Hope College is part of a group of colleges and universities that are working together to provide their undergraduates with new opportunities in laser research through a shared grant from the National Science Foundation (NSF).

Hope, Calvin and Kalamazoo colleges, and the University of Wisconsin at Eau Claire, will all share, round-robin, a transportable pulse laser system being purchased through a $241,000 grant from the NSF. The four schools are partnering with Purdue University, which will host workshops and provide technical support.

Hope's involvement is being coordinated by Dr. William F. Polik, who is the Edward and Elizabeth Hofma Professor of Chemistry at Hope. Polik and the Hope students working with him will use the new equipment to measure how reactant molecules combine to form new product molecules. They will also be testing theories of chemical reactivity which can be modeled with Hope's new super computer.
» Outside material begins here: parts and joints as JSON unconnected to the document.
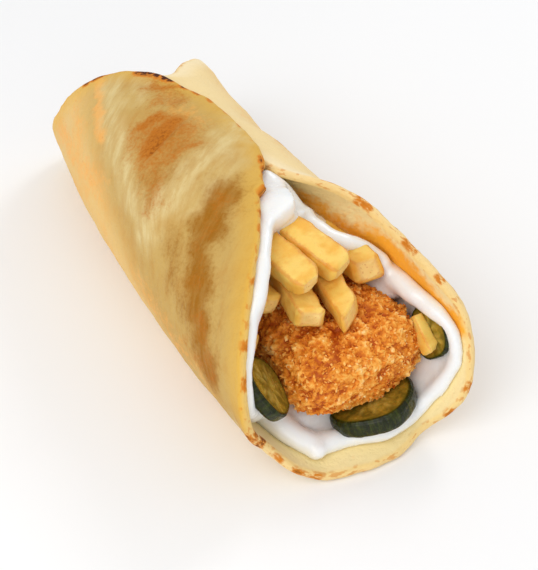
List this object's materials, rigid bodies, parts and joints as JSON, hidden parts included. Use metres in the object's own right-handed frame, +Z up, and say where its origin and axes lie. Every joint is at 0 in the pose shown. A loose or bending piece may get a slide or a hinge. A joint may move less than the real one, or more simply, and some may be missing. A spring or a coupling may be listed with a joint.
{
  "type": "breaded chicken wrap",
  "caption": "Thin toasted flatbread rolled round breaded chicken, fries and pickle slices in white sauce, lying seam up with its slanted open end showing the filling.",
  "frame": {"origin": "on the ground under the middle of the wrap's box", "axes": "+Z up, the roll lies along Y with its open filled end towards -Y, the flap folds over from the -X side"},
  "size_m": [0.067, 0.1612, 0.0576],
  "materials": {
    "toasted_flatbread": "dry toasted bread, floury with browned spots",
    "white_sauce": "thick glossy white garlic sauce",
    "fried_breading": "craggy golden brown fried crumb",
    "fried_potato": "fried potato, slightly oily",
    "pickled_cucumber": "wet pickled cucumber, dark green skin"
  },
  "bodies": {
    "root": {"flatbread": "toasted_flatbread", "garlic_sauce": "white_sauce", "breaded_chicken": "fried_breading", "fry_top": "fried_potato", "fry_left_top": "fried_potato", "fry_right_top": "fried_potato", "fry_front_left": "fried_potato", "fry_front_middle": "fried_potato", "fry_left": "fried_potato", "fry_left_low": "fried_potato", "fry_right": "fried_potato", "pickle_slice_front": "pickled_cucumber", "pickle_slice_left": "pickled_cucumber", "pickle_slice_right": "pickled_cucumber"}
  },
  "joints": []
}
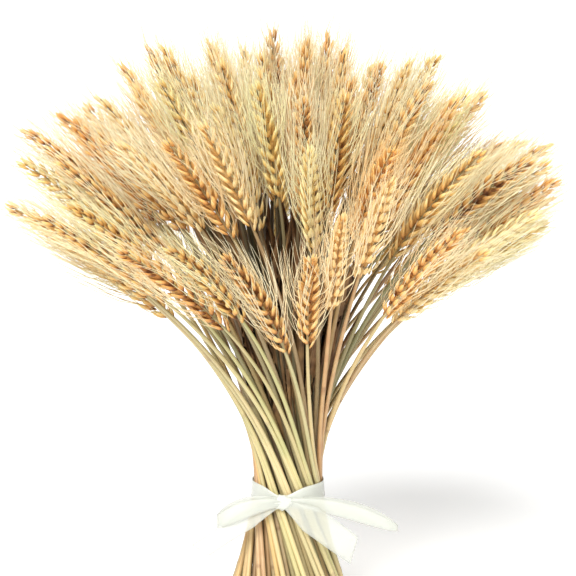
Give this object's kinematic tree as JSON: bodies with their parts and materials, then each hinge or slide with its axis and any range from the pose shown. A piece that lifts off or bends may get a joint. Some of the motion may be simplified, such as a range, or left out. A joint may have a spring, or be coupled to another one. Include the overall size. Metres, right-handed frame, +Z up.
{
  "type": "tied sheaf of dried wheat ears",
  "caption": "Sheaf of dried bearded wheat ears on splayed straws, tied at the waist with a satin ribbon bow and standing on its level cut ends.",
  "frame": {"origin": "on the floor, under the middle of the outer box of the standing sheaf", "axes": "+Z up along the sheaf from the cut ends to the ears, -Y out of the front with the bow, +X to the right in the picture"},
  "size_m": [0.3813, 0.2802, 0.4017],
  "materials": {
    "dried_wheat": "dry golden straw, faintly green on the stems",
    "ribbon_satin": "thin ivory satin, slightly see-through"
  },
  "bodies": {
    "root": {"ribbon": "ribbon_satin", "wheat_pair_01": "dried_wheat", "wheat_pair_02": "dried_wheat", "wheat_pair_03": "dried_wheat", "wheat_pair_04": "dried_wheat", "wheat_pair_05": "dried_wheat", "wheat_pair_06": "dried_wheat", "wheat_pair_07": "dried_wheat", "wheat_pair_08": "dried_wheat", "wheat_pair_09": "dried_wheat", "wheat_pair_10": "dried_wheat", "wheat_pair_11": "dried_wheat", "wheat_pair_12": "dried_wheat", "wheat_pair_13": "dried_wheat", "wheat_pair_14": "dried_wheat", "wheat_pair_15": "dried_wheat", "wheat_pair_16": "dried_wheat", "wheat_pair_17": "dried_wheat", "wheat_pair_18": "dried_wheat", "wheat_pair_19": "dried_wheat", "wheat_pair_20": "dried_wheat", "wheat_pair_21": "dried_wheat", "wheat_pair_22": "dried_wheat", "wheat_pair_23": "dried_wheat", "wheat_pair_24": "dried_wheat", "wheat_pair_25": "dried_wheat", "wheat_pair_26": "dried_wheat", "wheat_pair_27": "dried_wheat", "wheat_pair_28": "dried_wheat", "wheat_pair_29": "dried_wheat", "wheat_pair_30": "dried_wheat", "wheat_pair_31": "dried_wheat", "wheat_pair_32": "dried_wheat", "wheat_pair_33": "dried_wheat", "wheat_pair_34": "dried_wheat", "wheat_pair_35": "dried_wheat", "wheat_pair_36": "dried_wheat", "wheat_pair_37": "dried_wheat", "wheat_pair_38": "dried_wheat", "wheat_pair_39": "dried_wheat", "wheat_pair_40": "dried_wheat", "wheat_pair_41": "dried_wheat", "wheat_pair_42": "dried_wheat", "wheat_pair_43": "dried_wheat", "wheat_pair_44": "dried_wheat", "wheat_pair_45": "dried_wheat", "wheat_pair_46": "dried_wheat", "wheat_pair_47": "dried_wheat", "wheat_pair_48": "dried_wheat", "wheat_pair_49": "dried_wheat", "wheat_pair_50": "dried_wheat"}
  },
  "joints": []
}
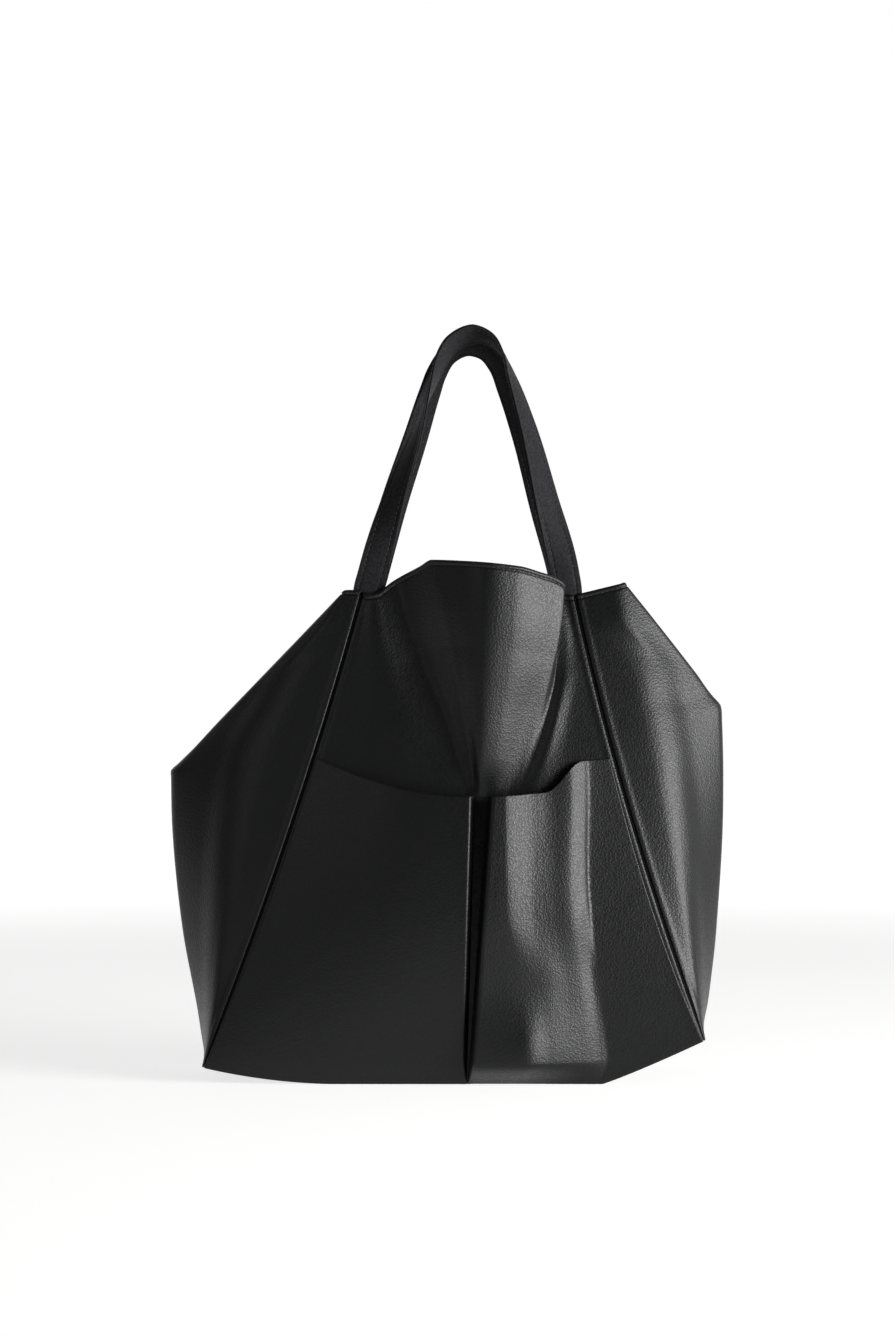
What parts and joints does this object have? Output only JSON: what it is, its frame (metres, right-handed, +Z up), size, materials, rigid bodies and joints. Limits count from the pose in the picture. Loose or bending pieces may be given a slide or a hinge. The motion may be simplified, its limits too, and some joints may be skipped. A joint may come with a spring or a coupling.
{
  "type": "tote bag",
  "caption": "Slouchy leather tote bag with outside pockets, tucked-in side panels and two swinging shoulder handles.",
  "frame": {"origin": "on the underside of the base, midway between the front and back seams", "axes": "+X to the right as seen from the front, +Y from the front to the back, +Z up towards the handles"},
  "size_m": [0.5033, 0.1772, 0.6804],
  "materials": {
    "grained_leather": "semi-gloss, fine pebble grain",
    "facing_leather": "satin",
    "strap_leather": "satin, stitched along both edges",
    "seam_welt_leather": "matt",
    "base_board_fibre": "matt"
  },
  "bodies": {
    "bag": {"front_panel": "grained_leather", "back_panel": "grained_leather", "left_side_panel": "grained_leather", "right_side_panel": "grained_leather", "base_panel": "grained_leather", "base_board": "base_board_fibre", "left_pocket": "grained_leather", "right_pocket": "grained_leather", "front_rim_facing": "facing_leather", "back_rim_facing": "facing_leather", "front_left_seam_welt": "seam_welt_leather", "front_right_seam_welt": "seam_welt_leather", "back_left_seam_welt": "seam_welt_leather", "back_right_seam_welt": "seam_welt_leather", "front_handle_left_end": "strap_leather", "front_handle_right_end": "strap_leather", "rear_handle_left_end": "strap_leather", "rear_handle_right_end": "strap_leather"},
    "front_handle": {"front_handle_strap": "strap_leather", "front_handle_lining": "strap_leather"},
    "rear_handle": {"rear_handle_strap": "strap_leather", "rear_handle_lining": "strap_leather"}
  },
  "joints": [
    {"name": "front_handle_swing", "type": "hinge", "parent": "bag", "child": "front_handle", "pos_m": [0.024, -0.0359, 0.455], "axis": [1, 0, 0], "range_deg": [0, 80]},
    {"name": "rear_handle_swing", "type": "hinge", "parent": "bag", "child": "rear_handle", "pos_m": [0.024, 0.0359, 0.455], "axis": [-1, 0, 0], "range_deg": [0, 120]}
  ]
}
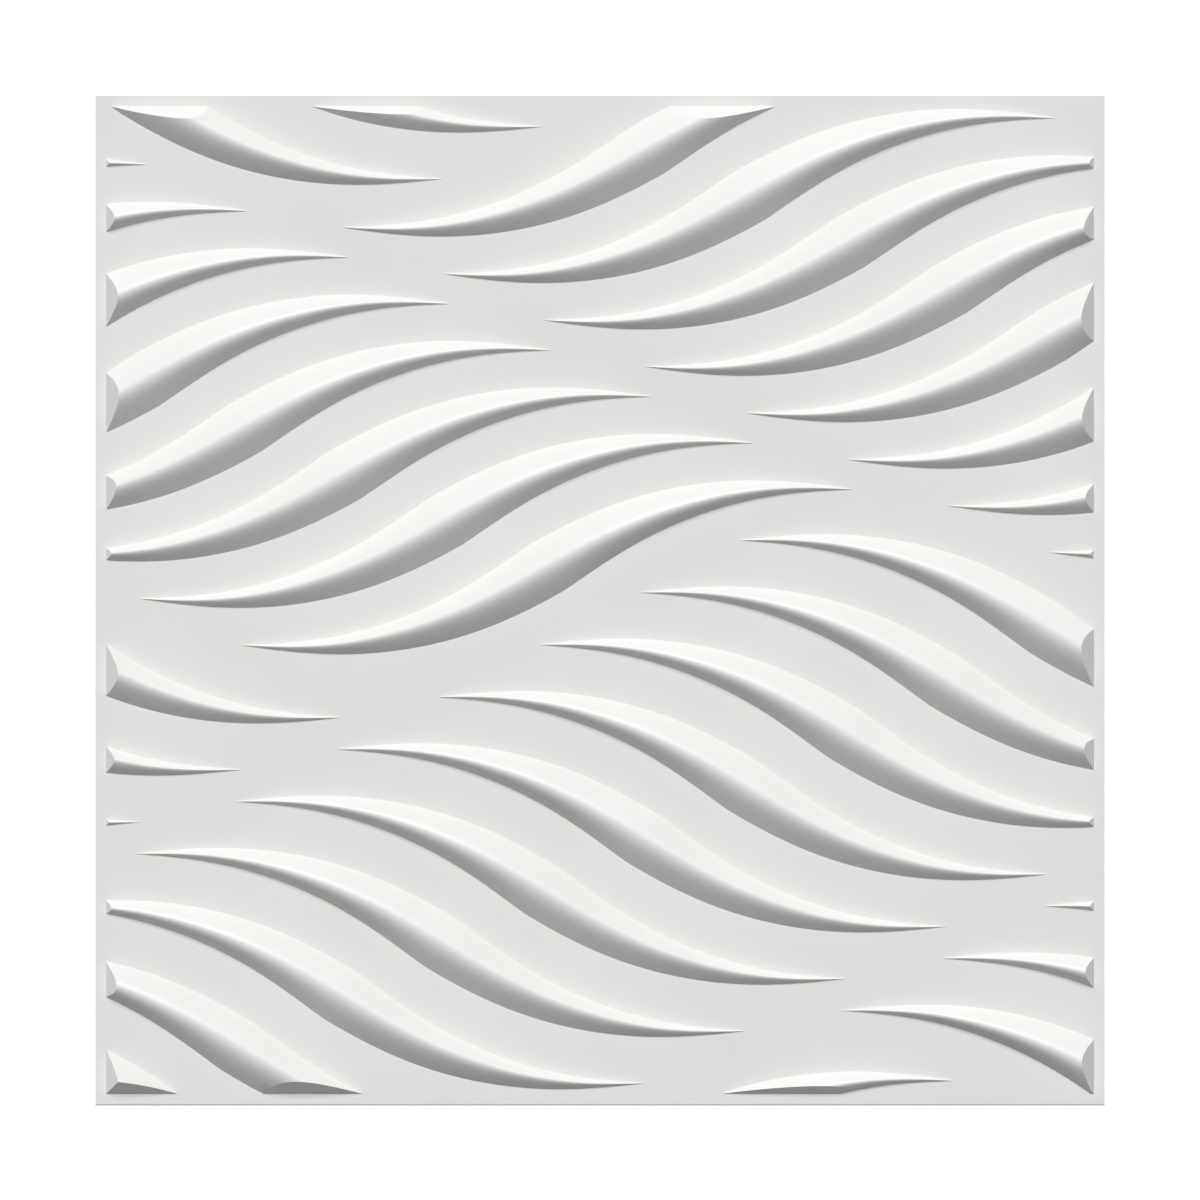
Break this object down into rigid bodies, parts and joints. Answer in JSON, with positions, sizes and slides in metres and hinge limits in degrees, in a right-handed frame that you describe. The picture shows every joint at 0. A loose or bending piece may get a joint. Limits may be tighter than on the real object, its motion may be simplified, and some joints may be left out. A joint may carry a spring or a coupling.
{
  "type": "3d wall panel tile",
  "caption": "Thin square formed-plastic wall panel with S-shaped raised waves in two interlocking families inside a narrow flat rim; hollow behind.",
  "frame": {"origin": "middle of the panel, on the plane of its flat back", "axes": "+Z out of the decorated face, +Y towards the panel's top edge as it hangs on a wall, +X to the right seen from the front"},
  "size_m": [0.5, 0.5, 0.011],
  "materials": {
    "white_pvc": "matt vacuum-formed rigid PVC sheet"
  },
  "bodies": {
    "root": {"wave_panel": "white_pvc"}
  },
  "joints": []
}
Polik describes the work at Hope as fundamental research, providing the groundwork upon which other scientists can build.

"We look at the basic rules that describe how molecules combine," he said. "Once we have the rules, scientists can apply them in a variety of ways."

Polik began working with lasers as a graduate student in 1982, and has involved more than 50 Hope students in his own laser-based research since joining the Hope faculty in 1988. The new instrument will complement the laser system currently in his laboratory.

"We will extend our on-going projects in new directions that we otherwise wouldn't be able to do," he said.

According to Polik, each of the four institutions is responsible for developing a different aspect of the laser and its attendant equipment, with the laser being available first to Calvin beginning this summer. The first related support equipment will arrive at Hope this summer, with the laser following in two years, matching Polik's timetable for the experiments he intends to run.

Beyond the expansion of research opportunities for faculty and undergraduate students alike, Polik especially appreciates the cooperative nature of the project and the connections it will build.

"It allows faculty and students with similar research interests to interact with each other and share our results and share our excitement for science," he said. "Through the relationship with Purdue, it also enhances opportunities for our students to subsequently graduate research at a university. So the NSF is supporting not only first-rate research, but also the development of future scientists."